Microwave driven arbitrary coupling between trapped charge resonances in a silicon single electron transistor
Morteza Erfani, David G. Hasko, Alessandro Rossi, Wan Sik Cho and, Jung-Bum Choi

TL;DR
This paper demonstrates a novel microwave-driven method to achieve arbitrary coupling between charge resonances in a silicon transistor, enabling faster quantum gate operations without additional wiring or adiabatic control.
Contribution
It introduces a nonlinear silicon transistor approach for controllable qubit coupling via microwave frequencies, avoiding traditional adiabatic and wiring-based methods.
Findings
Resonances can be selectively coupled using microwave frequencies.
Nonlinear behavior generates additional signals for coupling.

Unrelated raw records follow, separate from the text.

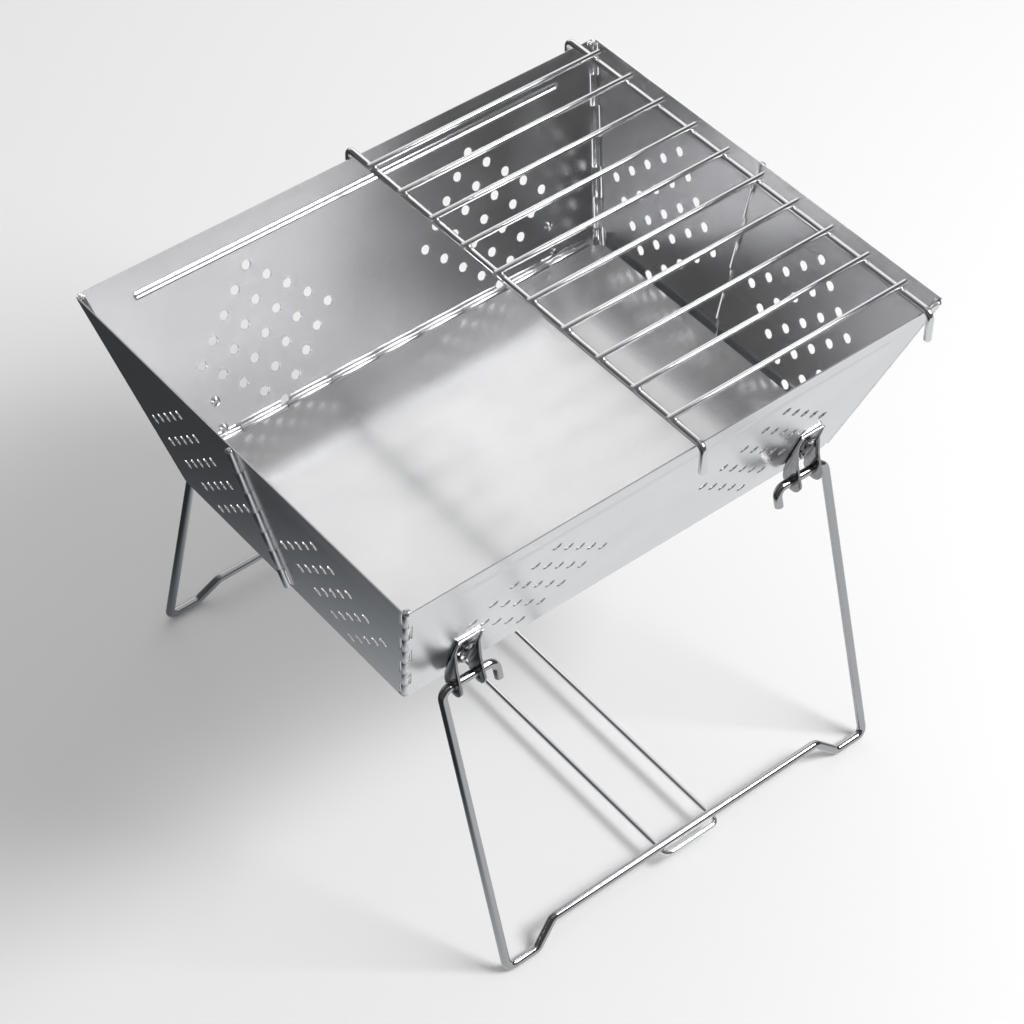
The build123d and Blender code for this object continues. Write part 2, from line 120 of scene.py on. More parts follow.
# Legs and spreader
PIVOT_DROP = 138.0
PIVOT_STAND_OFF = 11.0
LEG_RADIUS = 3.0
LEG_FOOT_Y = 187.0
LEG_INNER = 111.0
LEG_OUTER = 151.0
LEG_END_DROP = 13.0
FOOT_INNER = 127.0
LEG_BEND = 6.0
RAISED = 15.0
PIVOT_Y = HALF_WIDTH - PIVOT_DROP * WALL_SIN + PIVOT_STAND_OFF * WALL_COS
PIVOT_Z = RIM - PIVOT_DROP * WALL_COS - PIVOT_STAND_OFF * WALL_SIN
LEG_FALL = PIVOT_Z - LEG_RADIUS
LEG_SPREAD = LEG_FOOT_Y - PIVOT_Y
LEG = math.hypot(LEG_FALL, LEG_SPREAD)
LEG_SIN = LEG_SPREAD / LEG
LEG_COS = LEG_FALL / LEG
RUN_Y = PIVOT_Y + (LEG - RAISED) * LEG_SIN
RUN_Z = PIVOT_Z - (LEG - RAISED) * LEG_COS
EYE = 5.1
SPREADER_HALF = 21.5
SPREADER_RADIUS = 2.0
SPREADER_GAP = 0.4
SPREADER_REACH = 5.0
SPREADER_BEND = 5.0

# Grate. The bars are a little slimmer and lower than in the source, to stay in its box.
ROD_RADIUS = 2.5
ROD_GAP = 0.6
ROD_BEND = 5.0
HOOK_GAP = 2.5
HOOK_DROP = 21.0
RODS = {"grate_left_rod": 5.9, "grate_right_rod": 183.0}
BARS = 10
BAR_STEP = 31.5
BAR_ENDS = (1.4, 187.5)
BAR_WIRE = 2.0
BAR_RADIUS = 1.92
BAR_SINK = 0.27
ROD_Z = RIM + ROD_GAP + ROD_RADIUS
ROD_END = HALF_WIDTH + SHEET / 2 + HOOK_GAP + ROD_RADIUS

# Edges and turned profiles, as (distance along, radius)
SOFT_EDGE = 0.12
MITRE_LIMIT = 0.3
KNUCKLE_SOFT = 0.25
PIN_HEAD = ((-0.75, 0.6), (-0.7, 1.2), (-0.5, 1.75), (-0.2, 2.05), (0.1, 2.05), (0.2, PIN))
SCREW_HEAD = ((-1.8, 0.5), (-1.78, 1.5), (-1.6, 2.2), (-1.2, 2.7), (-0.6, 2.95), (-0.15, 3.0))
WELD = ((-1.7, 0.2), (-1.4, 0.55), (-0.8, 0.85), (0, 0.95), (0.8, 0.85), (1.4, 0.55), (1.7, 0.2))
WELD_OUT = 1.55
WELD_DROP = 1.85


# Places on the sheets
class Place:
    """A plane with its origin at the rim, x along the sheet, y up it and n out of it."""

    def __init__(self, origin, x, y):
        self.o = Vector(origin)
        self.x = Vector(x).normalized()
        self.y = Vector(y).normalized()
        self.n = self.x.cross(self.y)

    def at(self, x, y, n=0.0):
        return self.o + self.x * x + self.y * y + self.n * n

    def flat(self, point):
        d = Vector(point) - self.o
        return (d.dot(self.x), d.dot(self.y))

    def flat_way(self, way):
        return (way.dot(self.x), way.dot(self.y))

    def matrix(self, x, y):
        """Where a mesh made on this plane goes, in metres."""
        rotation = Matrix((self.x, self.y, self.n)).transposed().to_4x4()
        return Matrix.Translation(self.at(x, y) * MM) @ rotation


FRONT = Place((0, -HALF_WIDTH, RIM), (1, 0, 0), (0, -WALL_SIN, WALL_COS))
REAR = Place((0, HALF_WIDTH, RIM), (-1, 0, 0), (0, WALL_SIN, WALL_COS))
LEVEL = Place((0, 0, FLOOR_Z), (1, 0, 0), (0, 1, 0))
LEAF = Place((0, FLOOR_HINGE_Y, FLOOR_Z), (-1, 0, 0), (0, WALL_SIN, WALL_COS))


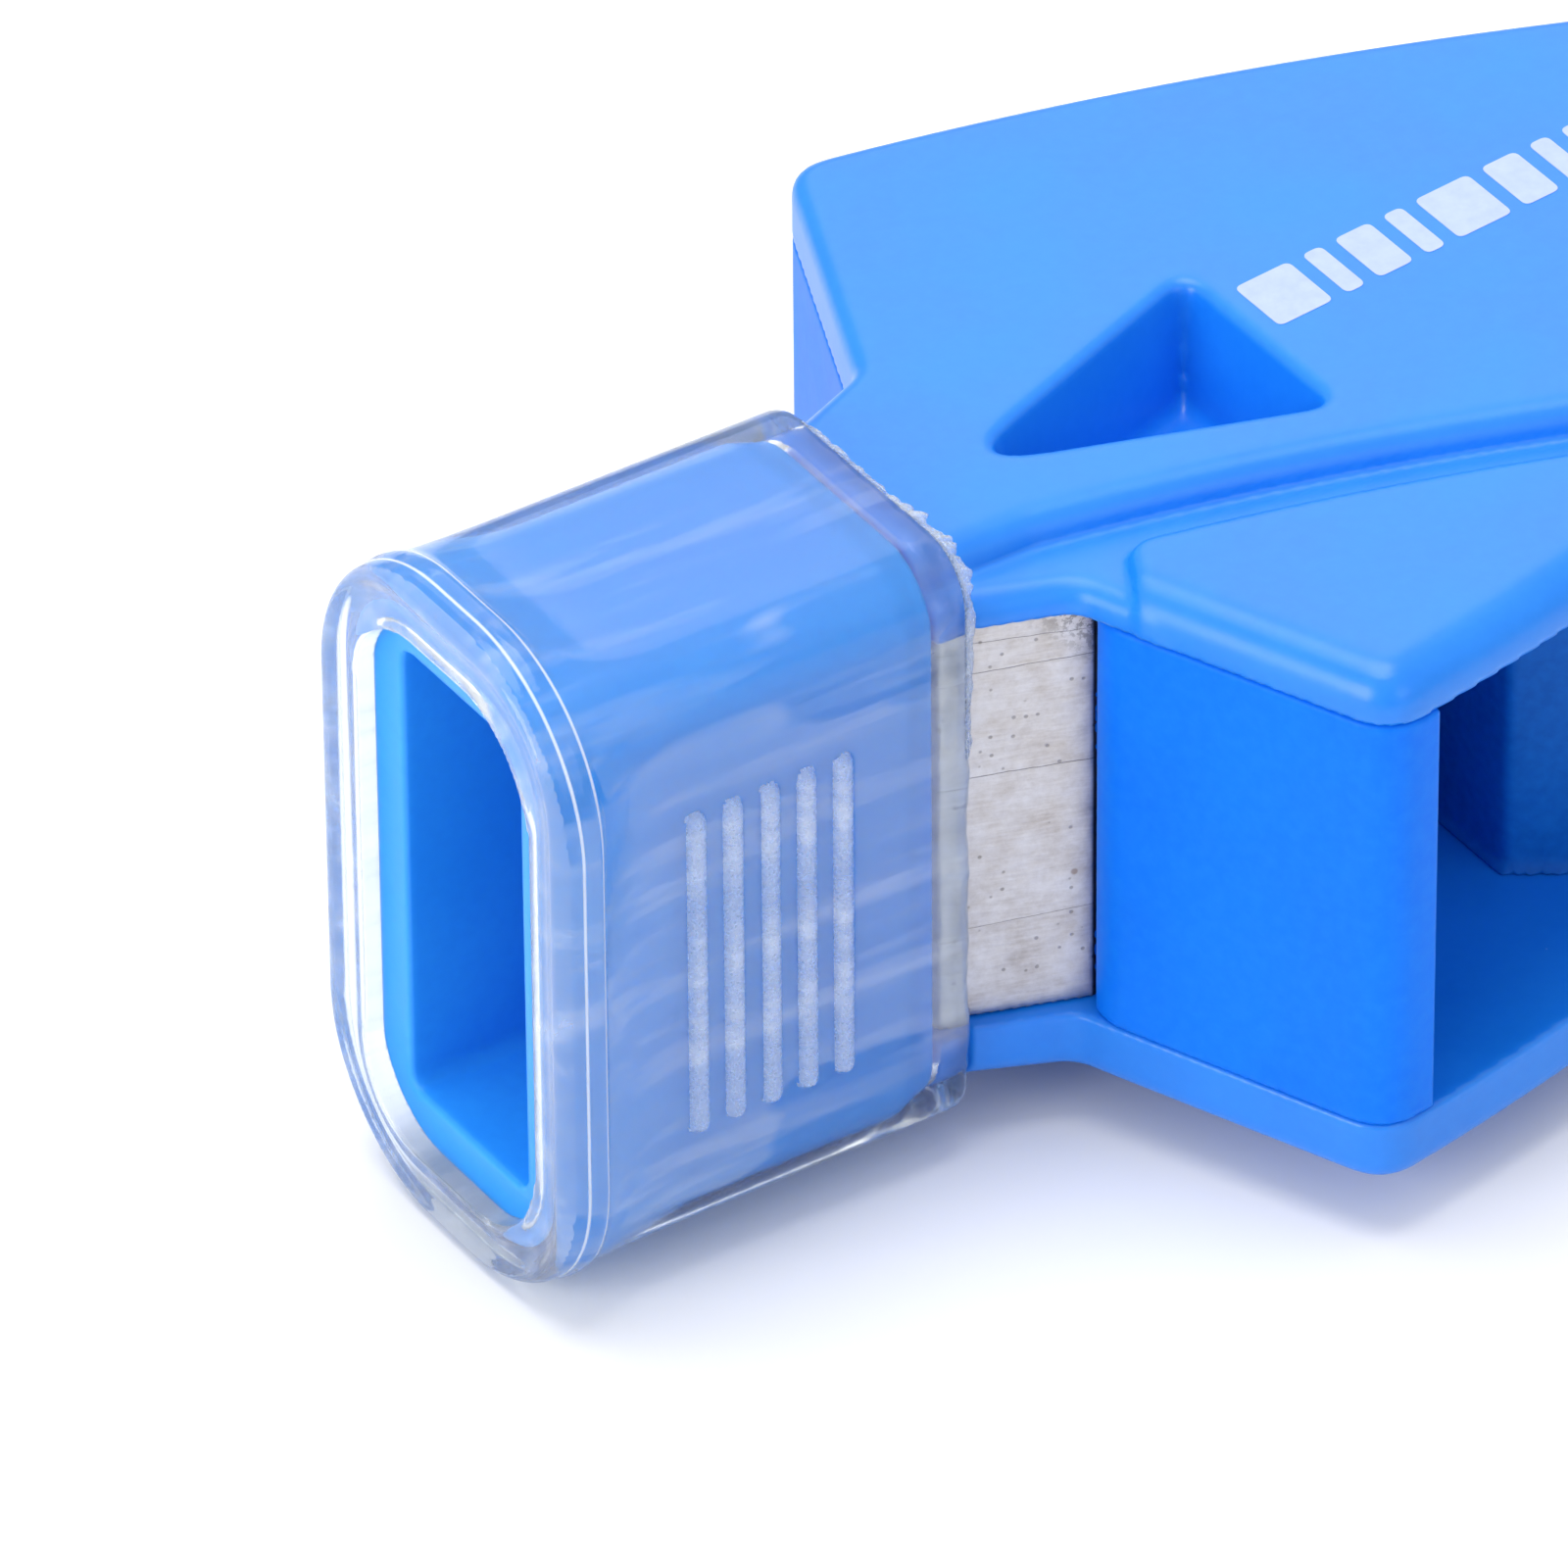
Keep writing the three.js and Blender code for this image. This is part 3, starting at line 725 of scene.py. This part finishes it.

Potential for rapid quantum state manipulation.
Abstract
In quantum computation, information is processed by gates that must coherently couple separate qubits. In many systems the qubits are naturally coupled, but such an always-on interaction limits the algorithms that may be implemented. Coupling interactions may also be directed in devices and circuits that are provided with additional control wiring. This can be achieved by adjusting the gate voltage in a semiconductor device or an additional flux in a superconducting device. Such control signals must be applied adiabatically (limiting the speed) and the additional wiring provides pathways for noise, which leads to decoherence. Here we demonstrate an alternative approach to coupling by exploiting the nonlinear behaviour of a degenerately doped silicon transistor. A single transistor can exhibit a large number of individual resonances, which are seen as changes in the source-drain current…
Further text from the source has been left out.